Just a month ago, I had just finished rehearsal and I was standing at the train station platform in Chaville waiting for the train to start my 2 hour journey back to Fontainebleau. Similarly, I was also doom scrolling on my phone when I received an email from London City Ballet. It was an invitation to their auditions. I was not expecting this, because I was going to give it all up. I was struggling to keep dancing, to keep my motivations up. Having also received multiple rejections from other companies as well as struggling to find a common location that I could dance and John could find a job. I accepted that my time with dance was finally up. It was difficult having to fight against life and I was tired. But this email brought back hope, hope that I could keep dancing in a professional company, hope that I was good enough to dance in Europe, in London.

Therefore, as the email notification drops in my phone, I can feel my heart rate increasing. And even though I promised John that we will open the email together, I am too excited to wait so I click on it. 
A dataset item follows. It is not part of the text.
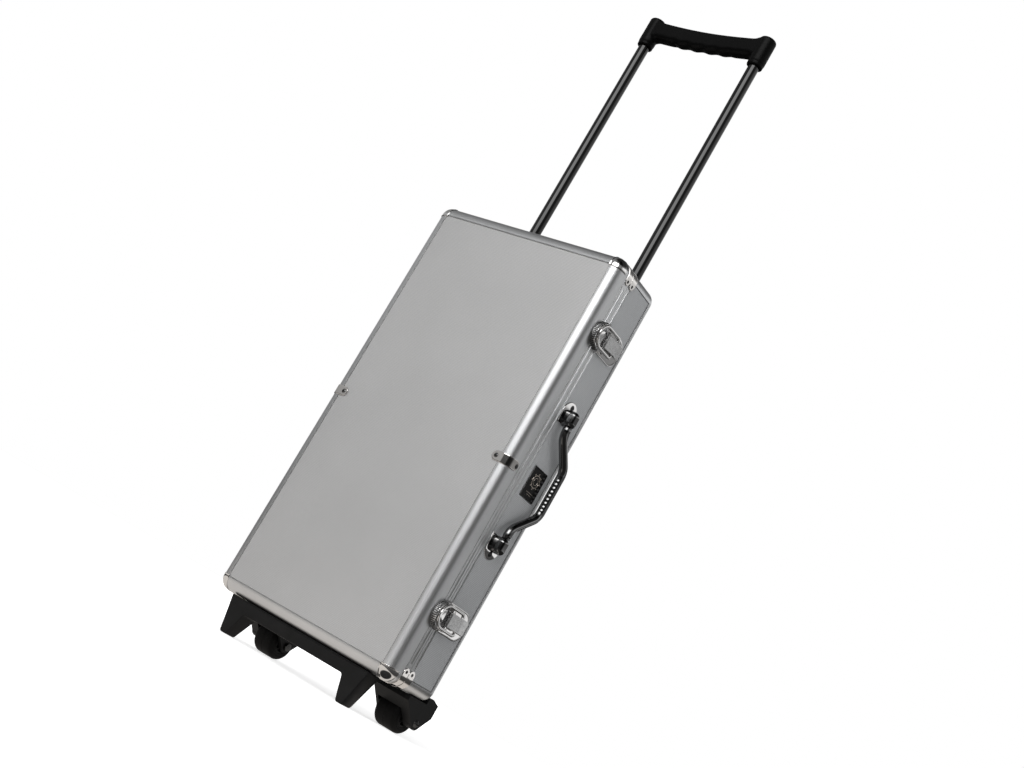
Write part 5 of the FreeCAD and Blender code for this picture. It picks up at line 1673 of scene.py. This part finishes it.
# How much of each shows, as (compass angle in degrees, share).
LEFT_WEIGHT = ((-180, 0.9), (-120, 1.0), (-108, 0.9), (-100, 0.0), (100, 0.0), (180, 0.9))
CAMERA_WEIGHT = ((-180, 0.0), (-114, 0.0), (-103, 1.0), (-58, 1.0), (-48, 0.05), (-20, 0.03),
                 (0, 0.0), (180, 0.0))
SIDE_WEIGHT = ((-180, 0.0), (-40, 0.02), (-12, 0.08), (10, 1.0), (90, 1.0), (180, 0.0))


def ramp(tree, value, stops, low, high):
    """A grey level read off a list of stops along a value."""
    scale = tree.nodes.new("ShaderNodeMapRange")
    scale.inputs["From Min"].default_value = low
    scale.inputs["From Max"].default_value = high
    node = tree.nodes.new("ShaderNodeValToRGB")
    elements = node.color_ramp.elements
    for i, (place, level) in enumerate(stops):
        share = (place - low) / (high - low)
        if i == 0 or i == len(stops) - 1:
            element = elements[min(i, len(elements) - 1)]
            element.position = share
        else:
            element = elements.new(share)
        element.color = grey(level)
    tree.links.new(value, scale.inputs["Value"])
    tree.links.new(scale.outputs["Result"], node.inputs["Fac"])
    return node.outputs["Color"]


def scaled_ramp(tree, value, stops):
    """Colour ramps stop at 1, so bright stops are scaled down and back up."""
    top = max(level for place, level in stops)
    low = ramp(tree, value, [(place, level / top) for place, level in stops], -1.0, 1.0)
    return worked_out(tree, "MULTIPLY", low, top)


def worked_out(tree, operation, a, b):
    """The result of a math node on two values, each a number or a socket."""
    node = tree.nodes.new("ShaderNodeMath")
    node.operation = operation
    for socket, value in zip(node.inputs, (a, b)):
        if isinstance(value, (int, float)):
            socket.default_value = value
        else:
            tree.links.new(value, socket)
    return node.outputs[0]


def backdrop(tree, colour, strength=1.0):
    """A background of one colour, or of a colour that a socket gives."""
    node = tree.nodes.new("ShaderNodeBackground")
    node.inputs["Strength"].default_value = strength
    if isinstance(colour, tuple):
        node.inputs["Color"].default_value = colour
    else:
        tree.links.new(colour, node.inputs["Color"])
    return node.outputs[0]


def either(tree, choice, no, yes):
    """The second shader where choice is 1, else the first."""
    node = tree.nodes.new("ShaderNodeMixShader")
    tree.links.new(choice, node.inputs["Fac"])
    tree.links.new(no, node.inputs[1])
    tree.links.new(yes, node.inputs[2])
    return node.outputs[0]


def world():
    """White to the eye, an even glow for shading, and a graded studio for reflections."""
    sky = bpy.data.worlds.new("studio")
    sky.use_nodes = True
    tree = sky.node_tree
    tree.nodes.clear()
    coordinate = tree.nodes.new("ShaderNodeTexCoord")
    split = tree.nodes.new("ShaderNodeSeparateXYZ")
    tree.links.new(coordinate.outputs["Generated"], split.inputs[0])
    x, y, z = split.outputs
    compass = worked_out(tree, "ARCTAN2", y, x)
    seen = None
    skies = (LEFT_SKY, CAMERA_SKY, SIDE_SKY)
    for heights, weights in zip(skies, (LEFT_WEIGHT, CAMERA_WEIGHT, SIDE_WEIGHT)):
        by_angle = [(math.radians(a), b) for a, b in weights]
        weight = ramp(tree, compass, by_angle, -math.pi, math.pi)
        level = scaled_ramp(tree, z, heights)
        part = worked_out(tree, "MULTIPLY", level, weight)
        seen = part if seen is None else worked_out(tree, "ADD", seen, part)
    ray = tree.nodes.new("ShaderNodeLightPath").outputs
    glow = backdrop(tree, grey(1.0), AMBIENT)
    shading = either(tree, ray["Is Diffuse Ray"], backdrop(tree, seen), glow)
    all_rays = either(tree, ray["Is Camera Ray"], shading, backdrop(tree, grey(1.0)))
    out = tree.nodes.new("ShaderNodeOutputWorld")
    tree.links.new(all_rays, out.inputs["Surface"])
    bpy.context.scene.world = sky


# What polished parts see on the floor: a round pool of painted light, and a dark spot of painted
# shadow in front of the case's lower corner. Centres in metres (x, y), radii in metres.
LIGHT_POOL_CENTRE = (-0.35, -0.15)
LIGHT_POOL_EDGE = (0.60, 0.64)
SHADOW_SPOT_CENTRE = (0.175, -0.068)
SHADOW_SPOT_EDGE = (0.062, 0.075)
FLOOR_REACH = 60.0


def floor_sheet():
    """Pale studio floor: paper white to the eye, but in reflections dark apart from a painted pool of
    light with a painted shadow spot in it.
    """
    z = span("foot_bar")[0][2] * MM
    n = Nodes("floor_paper")
    grain = n.noise(60.0, 4.0)
    colour = n.mix(n.spread(grain, 0.0, 1.0), grey(0.74), grey(0.78))
    ray = n.make("ShaderNodeLightPath").outputs
    eye = ray["Is Camera Ray"]
    mirror = ray["Is Glossy Ray"]

    def distance(centre):
        inputs = {0: n.place, 1: (*centre, z)}
        return n.make("ShaderNodeVectorMath", inputs, operation="DISTANCE").outputs["Value"]

    away = n.make("ShaderNodeVectorMath", {0: n.place}, operation="LENGTH").outputs["Value"]
    to_eye = n.math("MULTIPLY", n.spread(away, 0.62, 1.2, 0.5, 1.2), eye)
    # Painted light: a glowing pool on the floor seen only in reflections, with a painted shadow spot
    # cut out of it.
    light_pool = n.spread(distance(LIGHT_POOL_CENTRE), 0.62, 0.02, *LIGHT_POOL_EDGE)
    glow = n.math("MULTIPLY", light_pool, n.spread(distance(SHADOW_SPOT_CENTRE), 0.0, 1.0, *SHADOW_SPOT_EDGE))
    strength = n.math("ADD", to_eye, n.math("MULTIPLY", glow, mirror))
    n.set(Roughness=0.9, Normal=n.bump(grain, 0.05, 0.0002))
    n.set(Base_Color=n.mix(mirror, colour, grey(0.02)))
    n.set(Emission_Color=n.mix(eye, grey(0.95, 0.06), grey(1.0)), Emission_Strength=strength)
    mesh = bpy.data.meshes.new("floor")
    corners = [(a * FLOOR_REACH, b * FLOOR_REACH, z) for a, b in ((-1, -1), (1, -1), (1, 1), (-1, 1))]
    mesh.from_pydata(corners, [], [(0, 1, 2, 3)])
    mesh.materials.append(n.material)
    linked("floor", mesh)


def studio():
    world()
    floor_sheet()
    camera()
    softbox("front_bank", (-1.6, -2.6, 1.6), (0, 0, 0.3), (5.5, 4.2), 60)
    softbox("camera_bank", (2.3, -2.6, 1.3), (0.1, 0, 0.4), (1.3, 0.85), 17)
    softbox("side_bank", (3.0, 1.4, 1.7), (0.1, 0, 0.3), (1.6, 1.8), 30)
    bpy.context.scene.view_settings.view_transform = "Standard"


case_parts()
fittings()
trolley_parts()
carriage_parts()
inside_parts()
studio()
So, I went for the audition and after a somewhat rocky audition class was even called back for the second day. Soon after, John also received good news being invited for an interview for a consulting job in London.  Things were falling into place, everything made sense. All the uncertainty we have faced, leaving our jobs in Singapore to come to Europe, all the suffering, living on a budget, the handwork we had done was coming to fruition. We could start our lives in London, live our consulting and dancing dreams. I could speak English there, not having to struggle with my French anymore. My brother was in London, we will be close to family. It’s like I hacked the code of life.

And so there I am in my bathroom, in the cold with my pants down, in my vulnerable state, receiving news that will throw me into till date the most vulnerable period of my life. It is this moment which I realised, that nothing in life happens as expected, no matter how the dots connected or how all the pieces of the puzzle seem to fit. Life has a mind of it’s own and there is no way of controlling it.

And this is also the moment when my life in transition began.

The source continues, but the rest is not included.